Project Summary
Alcohol consumption is the third leading preventable cause of mortality and carries a significant economic
burden in the United States. Chronic heavy alcohol drinking increases the risk of metabolic dysregulation,
such as type 2 diabetes, fatty liver disease, and cardiovascular disease, and related premature death.
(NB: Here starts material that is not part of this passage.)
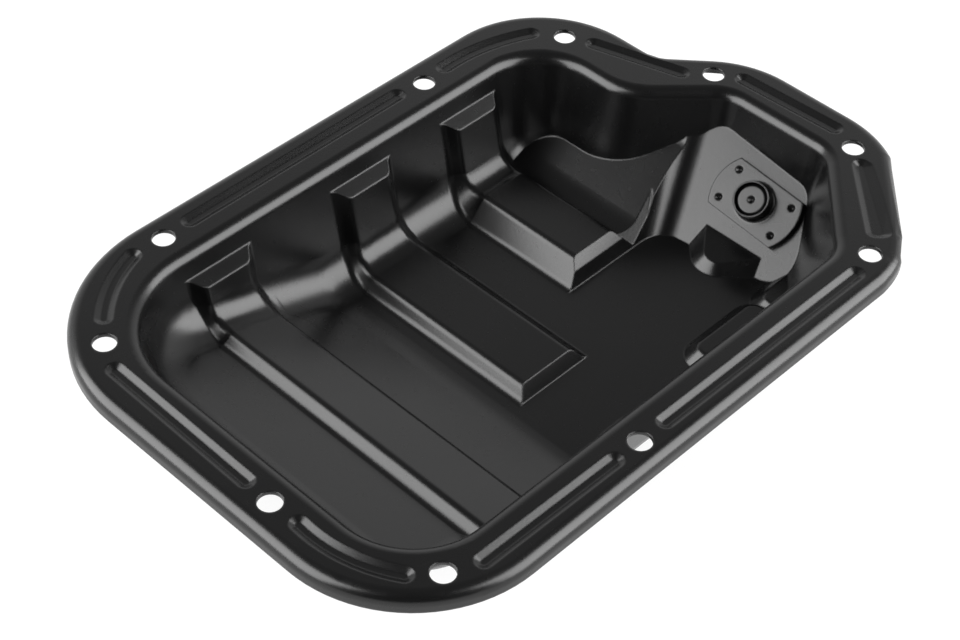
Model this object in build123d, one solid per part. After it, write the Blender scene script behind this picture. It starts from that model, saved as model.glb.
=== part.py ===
from build123d import *
from math import atan2, cos, radians, sin, tan
import os

# Engine oil pan: a deep drawn sheet steel sump with a flat bolting flange.
# Millimetres. The origin is the centre of the bolt holes on the gasket face,
# +X points to the drain end and +Z up, out of the open side.

# Length of the cutting blocks, which reach past the whole pan
reach = 400.0

# Sheet and draw
sheet = 1.4
wall_draft = 12.0
bend_radius = 4.5
foot_radius = 15.0

# Depth of the sump below the gasket face, and the ramp at its shallow end
deep_floor = 42.5
ramp_angle = 16.0
ramp_start = -25.0
ramp_bend = 30.0

# Turned down rim
rim_radius = 4.0
rim_height = 6.5

# Outer edge of the flange: x, y and corner radius
rim_corners = [
    (-137.2, 96.2, 58.0),
    (-137.2, -94.0, 50.0),
    (84.0, -94.0, 28.0),
    (141.4, -46.0, 26.0),
    (141.4, 11.0, 40.0),
    (117.4, 37.7, 12.0),
    (117.4, 96.2, 42.0),
]

# Line where the flange starts to bend down into the sump
mouth_corners = [
    (-120.0, 77.0, 42.0),
    (-120.0, -77.3, 31.0),
    (83.0, -77.3, 20.0),
    (123.5, -41.0, 17.0),
    (123.5, 7.0, 17.0),
    (96.0, 33.0, 22.0),
    (96.0, 77.0, 26.0),
]

# Bolt holes in the flange
bolt_hole = 8.0
bolt_places = [
    (-76.0, 84.9),
    (-120.4, 60.1),
    (-126.9, -25.0),
    (-109.3, -79.1),
    (-31.0, -84.9),
    (87.0, -82.9),
    (126.9, -45.4),
    (123.4, 15.3),
    (100.7, 68.0),
    (44.0, 84.3),
]

# Stiffening beads in the flange: start, end and sideways bow of the arc
bead_width = 6.4
bead_depth = 1.2
bead_floor = 2.0
beads = [
    ((-113.4, 69.3), (-88.5, 85.5), 2.0),
    ((-64.0, 85.6), (32.1, 86.0), 0.0),
    ((55.7, 85.6), (93.2, 78.0), 2.5),
    ((105.4, 57.7), (115.7, 24.3), 0.0),
    ((129.1, 6.0), (130.9, -34.0), 0.0),
    ((121.5, -52.9), (97.2, -77.1), 0.0),
    ((76.0, -85.2), (-19.1, -84.8), 0.0),
    ((-42.1, -84.6), (-97.7, -84.0), 0.0),
    ((-117.6, -71.8), (-126.3, -36.8), 3.0),
    ((-126.4, -13.7), (-125.3, 48.7), 0.0),
]

# Ribs pressed up out of the floor, which climb the far wall
rib_height = 4.5
rib_side = 50.0
rib_tuck = 0.05
rib_crest = 3.4
rib_foot = 4.0
rib_head_level = -9.0
rib_head_slope = 27.0
ramp_rib_middle = -64.6
ramp_rib_width = 22.0
middle_rib_middle = 0.2
middle_rib_width = 24.0
middle_rib_end = -19.5
drain_rib_middle = 53.5
drain_rib_width = 20.0
rib_head_width = 19.0
drain_rib_end = -20.0

# Shelf beside the drain rib, which climbs to the set back end wall
shelf_rise = 4.0
shelf_start = 54.0
shelf_ramp_start = 72.0
shoulder_reach = 107.0
shoulder_level = -19.0
shoulder_radius = 20.0
shoulder_lean = 8.0
brow_reach = 2.0
end_foot = 2.5
end_slope = 65.0
end_crest_level = -37.4
end_crest_slope = 45.0
corner_radius = 11.5

# Sloped drain pad: its centre, how far it is turned, and its lean from the floor
drain_place = (105.0, -24.0, -26.5)
pad_turn = 7.0
pad_slope = 42.0

# Low nose between the floor and the drain pad
nose_corners = [
    (97.0, -46.0, 0),
    (73.5, -23.0, 10.0),
    (100.0, 5.0, 0),
    (112.0, 5.0, 0),
    (112.0, -46.0, 0),
]
nose_rise = 2.4
nose_top = 7.0
nose_turn = 23.0
nose_tilt = 10.0
ledge_side = 45.0

# Ledges at the foot of the near wall: left, right and far edge of the top, and rise
ledge_crest = 2.0
ledge_corner = 4.0
ledges = [
    (-9.0, 7.0, -56.0, 5.5),
    (43.0, 75.0, -48.0, 4.5),
    (79.0, 112.0, -48.0, 4.5),
]

# Drain plate, welded on the pad
plate_radius = 17.5
plate_flats = 20.0
plate_thickness = 3.2
plate_turn = -10.0
hub_radius = 6.7
hub_height = 5.5
hub_fillet = 1.2
weld_dimple = 2.9
weld_spacing_long = 24.5
weld_spacing_short = 12.2

# Drain plug and its washer
thread_size = 12.0
thread_clearance = 0.05
plug_tip = 9.7
plug_recess = 0.8
plug_dimple = 2.9
head_flats = 17.0
head_height = 7.0
collar_radius = 10.5
collar_height = 2.5
washer_radius = 10.0
washer_thickness = 1.5
washer_clearance = 0.25
seat_clearance = 0.05
drain_hole = 14.0


def rounded(corners, grow=0.0):
    """Outline of straight runs and tangent arcs, grown evenly by a distance."""
    points = [Vector(x, y) for x, y, _ in corners]
    count = len(points)
    area = sum(points[i - 1].X * points[i].Y - points[i].X * points[i - 1].Y for i in range(count))
    hand = 1.0 if area > 0 else -1.0
    runs = []
    for i in range(count):
        along = (points[(i + 1) % count] - points[i]).normalized()
        out = Vector(along.Y, -along.X) * hand
        runs.append((points[i] + out * grow, along))
    starts = []
    ends = []
    edges = []
    for i in range(count):
        before, along_before = runs[i - 1]
        after, along_after = runs[i]
        turn = along_before.X * along_after.Y - along_before.Y * along_after.X
        gap = after - before
        corner = before + along_before * ((gap.X * along_after.Y - gap.Y * along_after.X) / turn)
        if corners[i][2] == 0:
            starts.append(corner)
            ends.append(corner)
            continue
        radius = corners[i][2] + (grow if turn * hand > 0 else -grow)
        half = atan2(abs(turn), along_before.dot(along_after)) / 2
        first = corner - along_before * (radius * tan(half))
        last = corner + along_after * (radius * tan(half))
        inward = (along_after - along_before).normalized()
        edges.append(ThreePointArc(first, corner + inward * (radius / cos(half) - radius), last))
        starts.append(first)
        ends.append(last)
    for i in range(count):
        edges.append(Line(ends[i], starts[(i + 1) % count]))
    return make_face(edges)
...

However, what has not been well understood is how heavy alcohol consumption is mechanistically
associated with the onset and progression of metabolic disorders. Increased blood levels of Branched-
Chain Amino Acids (BCAA; valine, leucine, and isoleucine) are associated with obesity, type 2 diabetes,
fatty liver disease, and cardiovascular disease in both rodents and humans. Emerging evidence suggests
that brown adipose tissue that dissipates excess energy in the form of heat actively utilizes BCAA and
improves insulin sensitivity and glucose tolerance through systemic BCAA clearance. Our preliminary data
indicated that chronic excessive alcohol caused abnormally highly accumulated BCAA levels in mouse and
human primary brown adipocytes. Targeted gene expression analysis suggested impairment of BCAA
utilization machinery encompassing mitochondrial BCAA transport, oxidation, and thermogenesis in primary
brown adipocytes upon chronic excessive alcohol challenge. In our early animal study, elevated circulating
BCAA levels were detected in alcohol-fed animals at the physiological level. Accordingly, we hypothesize
that chronic excessive alcohol drinking impairs brown adipose-mediated BCAA utilization, which in turn
causes alcoholic metabolic dysregulation via increased systemic BCAA accumulation. Using in vitro and in
vivo systems with chronic excessive alcohol challenges, we will thoroughly characterize abnormal brown
cellular phenotypes associated with BCAA utilization (Aim 1) and their mechanisms (Aim 2) in a cell-
autonomous manner and validate the in vitro findings at the physiological level (Aim 3). Our study will
provide the first evidence that chronic heavy alcohol drinking damages thermogenic fat function as a
metabolic sink for BCAA and disturbs energy balance, which serves as a pathological mechanism for
alcohol-induced systemic metabolic dysregulation. Therefore, the outcome of this study will contribute to
filling the existing knowledge gap in understanding alcohol-induced tissue damage and dependent
metabolic diseases and developing a therapeutic strategy to reverse a broad range of alcohol-induced
metabolic disorders.